Last night I had a dream that my baby was born and I had absolutely no memory of her birth (it was a girl in the dream although we don’t know the gender yet). I had no recollection of her first cry, the pain of her crowning, the cutting of the umbilical cord…these details all had to be relayed to me. I remember feeling cheated, as if I’d missed an amazing parade which was thrown in my honor. I woke up feeling more sure than ever that my husband and I were making the right choice of birth plan.
We have decided to have our baby naturally and preferably at home. It’s a decision that when shared with friends and acquaintances has sparked eyebrow raising and soap box speeches but also the occasional praise. I’ve been reminded of the possibility of bleeding out after birth and told that it’s best to have a doctor present. However, I’m convinced that my body, above any medical degree and institution, knows what’s best for my baby and myself. I have no desire to be a number, rushed into a hospital and told by a staff of lackadaisical foreign eyes what’s best, how to deliver and when I’ve pushed long enough. It’s not that I don’t trust the medical field at all, their place in society is as necessary as any other life affecting field (teachers, political leaders, sanitation workers) – however in my own research I’ve found outstanding evidence that in the field of obstetrics, the goal is often to get a baby out of a woman in the most efficient way possible. Which is fine in the case of an emergency or at-risk pregnancy. But for healthy women, such as myself, the goal should be to supervise and preserve a natural and beautiful experience with as much comfort and harmony as possible. Giving birth is not a chore, a burden or a necessary evil. As a life experience, it’s a rarity and it is what defines a woman in many ways – as we are born to do this task. Even as I sit typing, my 17 week old fetus, if female, is carrying her own generation of eggs, ready to take the bumpy yet rewarding path of womanhood. I’ve had so many people say, “We’ll see how you feel when that pain hits.” I can only assume that I’ll feel the way I’ve felt when I’ve reached all the other seemingly impenetrable walls of my life – STRONG.
The decisions you make as an expectant parent can affect the rest of your child's life. Get the facts.

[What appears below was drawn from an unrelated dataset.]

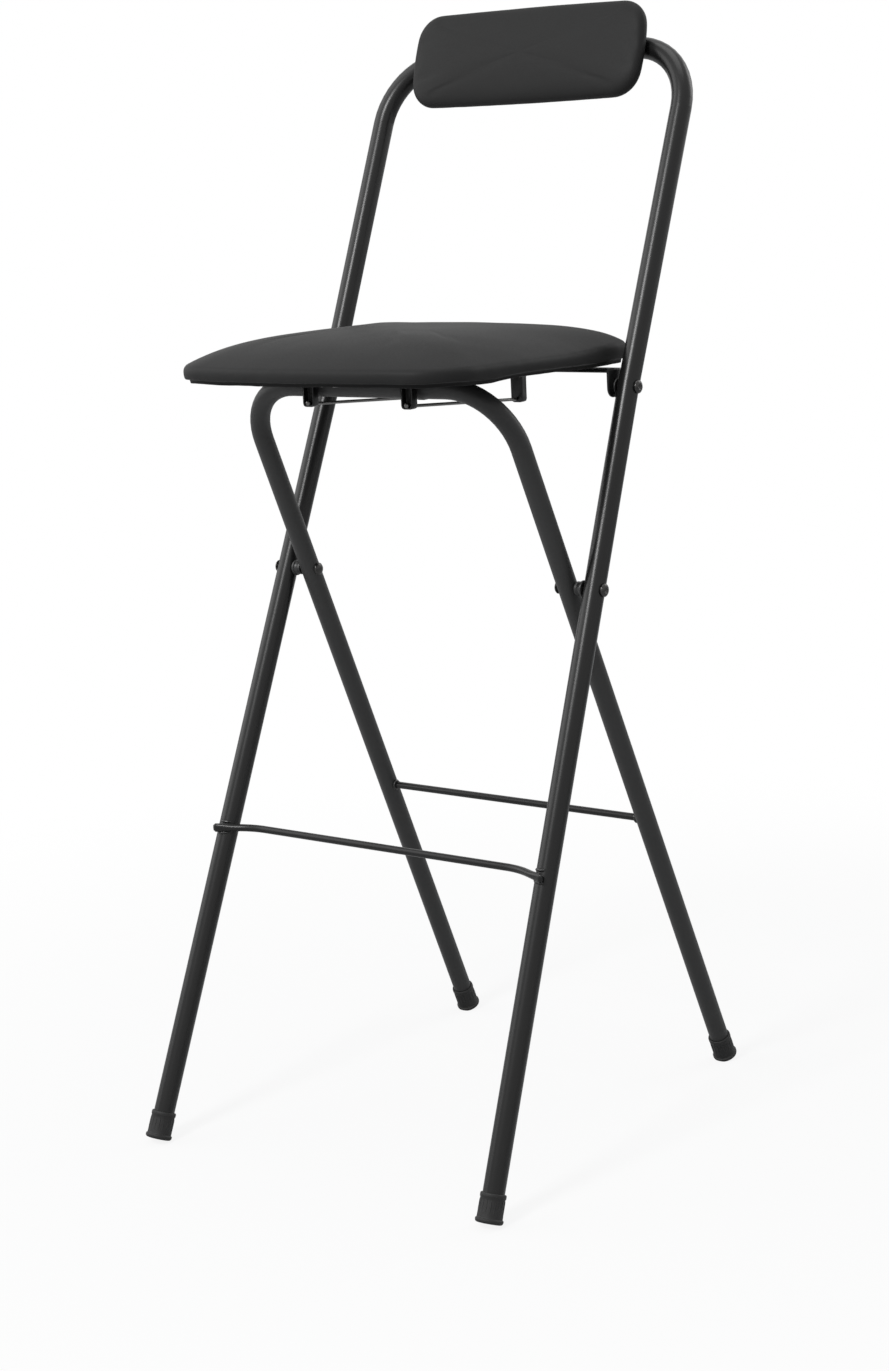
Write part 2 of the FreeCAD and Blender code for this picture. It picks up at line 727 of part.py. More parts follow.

There are astounding statistics about the percentage of death rates among mother and baby in the world pin-pointing the US as one of the world leaders, also one of the highest for a preference to surgical births. For example women in the US have a higher risk of dying during delivery than women in 49 other countries worldwide. For all the technological advances available in the US, that number is absolutely astounding. The rate of maternal death has doubled in the last 25 years along with the amount of non-emergency c-sections. When a c-section was once a last resort up into the 80’s, c-section births now account for a third of all births. In 1965 the c-section rate was just over 4%, and at last count (2007) US c-sections are at over 31% and rising. Most people assume this is just science showing us simple-minded women a better way to have our babies. But when taking a closer look at how beneficial surgical births are for hospitals, my opinion about their innocence changed. Surgical births are not just an “efficient” way of delivering a baby – they are practically *McDonaldizing the process. Births can now be scheduled far in advance, guaranteeing that a doctor will not be woken out of their sleep or taken away from their golf game to attend a 20-hour labor and delivery. It means less staff required to attend a birth, less hospital resources used to accommodate it – and similar to your last visit to Chevy’s or Applebee’s – a mother is in and out and handed her neat little bill in absolutely no time.

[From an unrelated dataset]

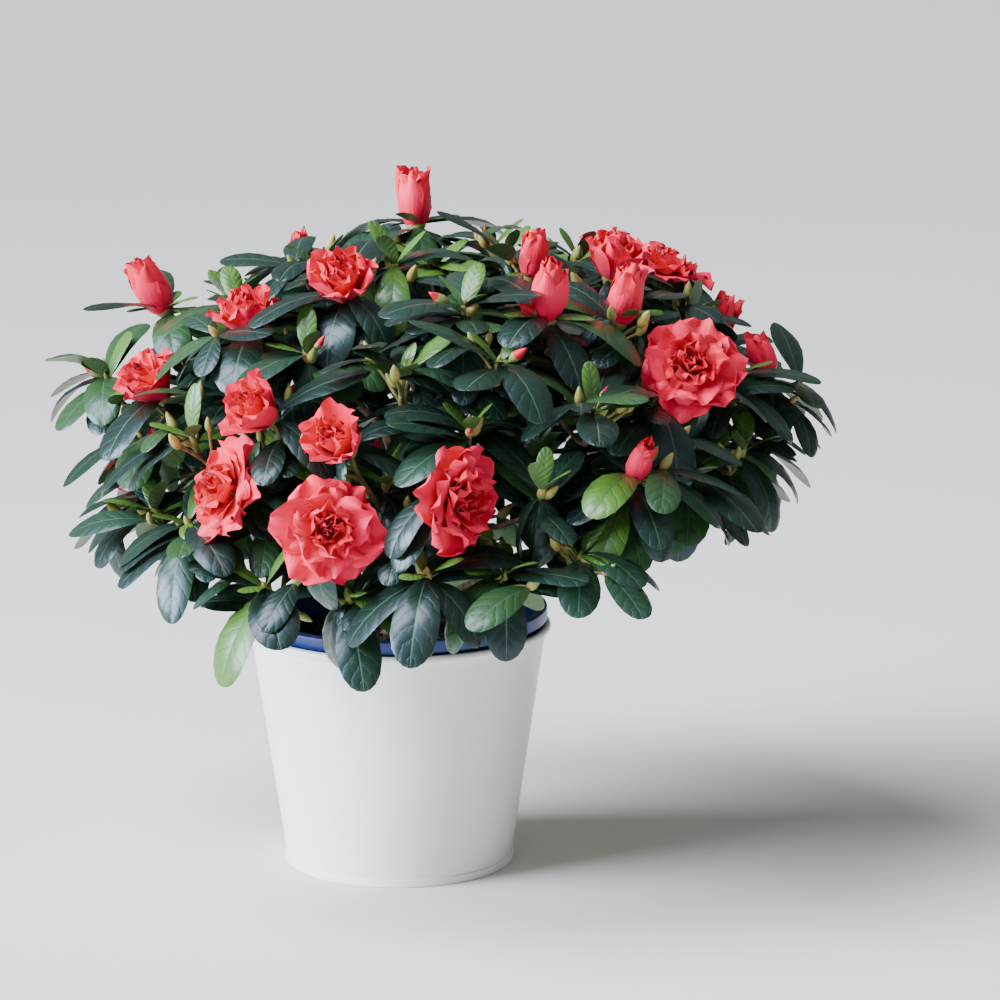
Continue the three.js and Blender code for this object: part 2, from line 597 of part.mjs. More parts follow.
const azalea = new THREE.Group();
function addPiece(name, geometry, material, parent = azalea) {
  const mesh = new THREE.Mesh(geometry, material);
  mesh.name = name;
  parent.add(mesh);
  mesh.updateMatrixWorld(true);
  return mesh;
}

azalea.add(pottedPlant);
const cachepot = addPiece("cachepot", cachepotGeometry(), enamel);
const nurseryPot = addPiece("nursery_pot", nurseryPotGeometry(), bluePlastic, pottedPlant);
const compost = addPiece("compost", compostGeometry(), compostBrown, pottedPlant);
const mainStem = addPiece("main_stem", limb(stemCurve, stemRadius, STEM_SIDES, STEM_STEPS), bark);
const fixed = [cachepot, nurseryPot, compost, mainStem];
for (const mass of masses) fixed.push(addPiece("bough_" + mass.name, growBough(mass), bark));

const worldSolid = (mesh) => solid(mesh.geometry.clone().applyMatrix4(mesh.matrixWorld));
const placed = fixed.map((mesh) => ({ made: worldSolid(mesh), mass: null }));
for (const mass of masses) {
  const twigs = [];
  const start = mass.tip.clone().addScaledVector(mass.arriving, SEAT_GAP);
  const stub = start.clone().addScaledVector(mass.arriving, TWIG_STUB);
  growTwigs([start, stub], TWIG_TIP_RADIUS * mass.shoots.length ** TWIG_THICKENING, mass.shoots, twigs);
  twigs[0].leads = true;
  for (const twig of twigs) placed.push({ made: twigSolid(twig), mass, shoot: twig.shoot });
  for (const shoot of mass.shoots) placed.push({ made: headSolid(shoot), mass, shoot });
}
for (const shoot of shoots) {
  growLeaves(shoot, shoot.mass, masses, placed);
}

// Each mass is joined into one body: scraps that hang loose are dropped, and edges too short to matter.
for (const mass of masses) {
  const pieces = placed.filter((piece) => piece.mass === mass).map((piece) => piece.made);
  const joined = wasm.Manifold.union(pieces);
  const whole = joined.decompose().reduce((best, body) => (body.volume() > best.volume() ? body : best));
  addPiece("foliage_" + mass.name, geometryOf(whole.simplify(SLIVER)), foliage);
}

export default azalea;
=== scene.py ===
import math
import bpy
from mathutils import Matrix, Quaternion, Vector, noise
from mathutils.bvhtree import BVHTree


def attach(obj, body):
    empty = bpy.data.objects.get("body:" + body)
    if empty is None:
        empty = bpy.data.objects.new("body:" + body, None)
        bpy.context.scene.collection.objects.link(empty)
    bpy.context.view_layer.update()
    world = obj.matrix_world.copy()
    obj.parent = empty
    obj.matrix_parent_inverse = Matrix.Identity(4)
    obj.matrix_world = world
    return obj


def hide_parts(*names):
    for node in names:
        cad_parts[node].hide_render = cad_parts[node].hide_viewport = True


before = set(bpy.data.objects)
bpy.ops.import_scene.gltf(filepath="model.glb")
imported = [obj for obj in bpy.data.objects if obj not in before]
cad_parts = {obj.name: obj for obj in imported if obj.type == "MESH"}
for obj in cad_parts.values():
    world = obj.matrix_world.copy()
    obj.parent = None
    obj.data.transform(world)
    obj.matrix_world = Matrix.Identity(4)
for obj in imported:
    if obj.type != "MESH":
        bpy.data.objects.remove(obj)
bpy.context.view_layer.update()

mm = 0.001


# Cachepot: a tapered can of thin steel sheet. Its wall is rolled outwards over a wire at the rim, folded
# into a double seam with the base at the foot, and closed by a flat lock seam down the back. It is stove
# enamelled soft white, inside and out.
CACHEPOT_HEIGHT = 121 * mm
CACHEPOT_RIM_RADIUS = 75.9 * mm
CACHEPOT_FOOT_RADIUS = 57.4 * mm
CACHEPOT_WALL = 1.1 * mm
CACHEPOT_FLOOR = 1.6 * mm
CACHEPOT_WALL_RINGS = 12
RIM_ROLL = 2 * mm
RIM_ROLL_TURN = (-60, 190)
FOOT_BEAD_HEIGHT = 4 * mm
FOOT_BEAD_PROUD = 0.8 * mm
FOOT_FOLD = 8 * mm
EDGE_ROUND = 0.6 * mm
LOCK_SEAM_WIDTH = 5 * mm
LOCK_SEAM_PROUD = 0.45 * mm
LOCK_SEAM_EDGE = 0.8 * mm
POT_SEGMENTS = 192
POT_SHARP_FROM = math.radians(50)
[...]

The downfall? An incredible increase in health risks (we’re talking MAJOR surgery!), a serious risk to your baby and yourself, longer recovery time, and even withdraw (for you AND baby) from the medicines used to induce and numb you during the procedure. These are only a sample among a list of hundreds of possible side effects including death – when deliveries are intervened by scalpel happy surgeons who were not trained in any way to provide care and mental support to a woman in labor.
Ladies – pregnancy is not a burden and delivering your little one is not an inconvenience. It’s an amazing gift. Being alert and aware during the process sets into motion the beginning of your journey as a mother. Starting with the astonishing confidence we gain from having battled the pain independently to the once-per-birth boost of oxytocin – the love hormone we are flushed with when our baby emerges, which begins the flow of milk and our bond to the new life. Our decisions as women are so often taken from us by the male-ran world in which we reside – and I won’t allow this one to be manipulated in any way. We should be safe, and well-educated on our choices as women when facing the question of a birth plan. We have every right to choose a medicated or planned birth if so we decide that is best for our babies. However, do so with all the facts.